Note: Our family is involved in the Obama Care rollout until March 31. Posts on that later. 

Mr. Sam Zell is the esteemed owner of the Tribune Company, which includes the Chicago Tribune and The Los Angeles Times, if you want to call the owner of a bankrupt company esteemed. Mr. Zell filed Chapter 11 on the Tribune Company in December 2008.

Anyway, on February 6, 2014 Mr. Zell made the profound comment during an interview with Bloomberg TV that the 1% earn their wealth because they 'work harder'. I presume he means work harder than 99% of the rest of us. During the last few weeks city snow plow drivers have worked crazy hard, but I presume not quite as hard as Mr. Zell.

Of course WBBM News radio 780 AM, the radio station for the 1%, just had to make Mr. Zell's comment an item in their news cycle. No matter how absurd the comment is, because as Mr. Ron Gleason, Director of News and Programming said when I contacted him on this, "Hey, it is Sam Zell."

Mr. Gleason justified broadcasting that comment because Mr. Zell is a celebrity, and when a celebrity makes a comment it is news, no mater how absurd. As an example, if Chicago Mayor Emmanuel said the 'earth is flat' he would get instant coverage, because he is Mayor Emmanuel. Mr. Gleason said it is up to the listener to discern if the comment warrants credibility. It is the job of the news programmer to report differing views and let the listener determine what is worthy.

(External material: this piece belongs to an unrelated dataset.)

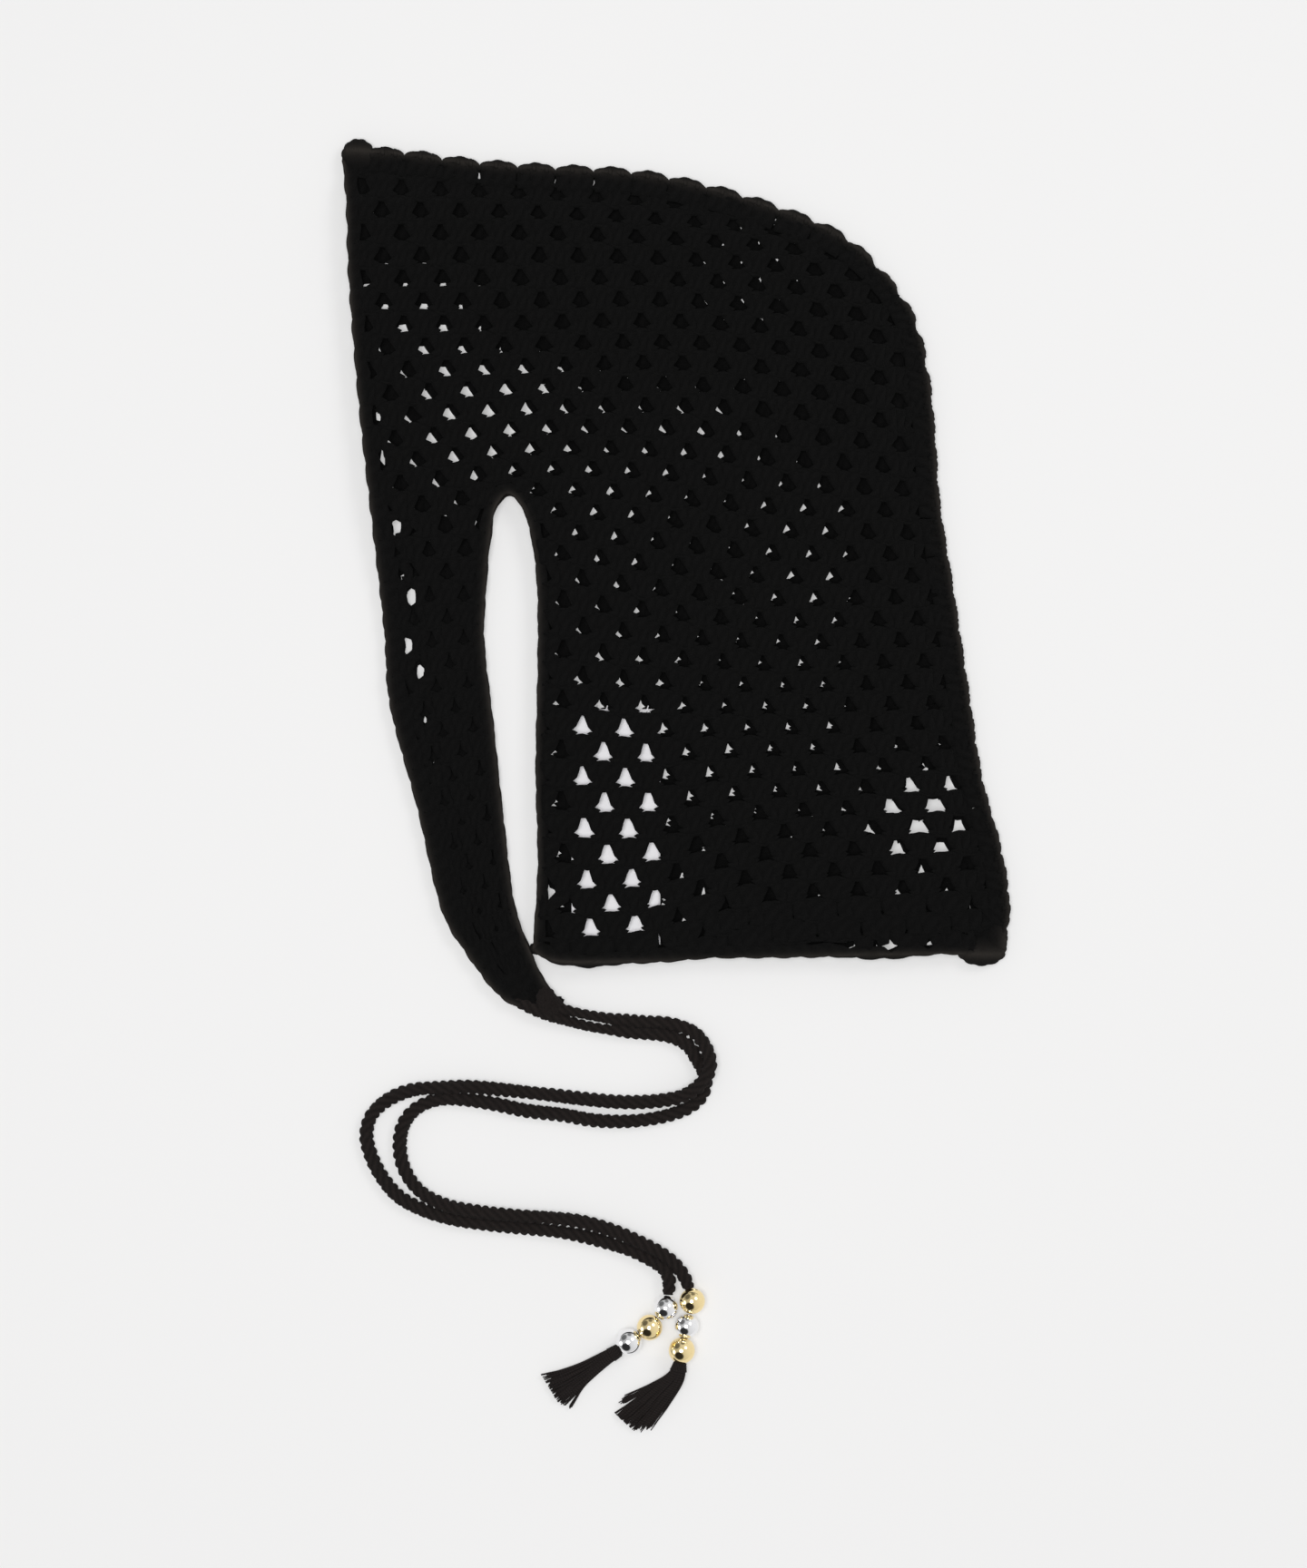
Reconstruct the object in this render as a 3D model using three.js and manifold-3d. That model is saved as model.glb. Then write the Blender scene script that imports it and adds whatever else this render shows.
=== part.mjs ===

Although I understand the motive here is driven by advertising revenue. If someone famous says something absurd more people will listen, than if I should say 'the earth is flat'.  The constant coverage of Donald Trump comes to mind in this regard.

But shouldn't there be some journalistic push back that would warrant questioning the absurdity of a viewpoint that has been thoroughly discredited, such as Mr. Zell's. Rather than flatly broadcasting a comment on the premises that we are presenting both sides of the story and allowing the listener to make the decision what is correct.

Chasing after celebrities and broadcasting what ever ludicrous comment may come out of their mouth just seems like lazy journalism. The quote that gets on the air should be what is said not who said it. Let the statement stand on it's own after journalistic inquiry. Please.

But then again I suppose that does not sell a Lexus.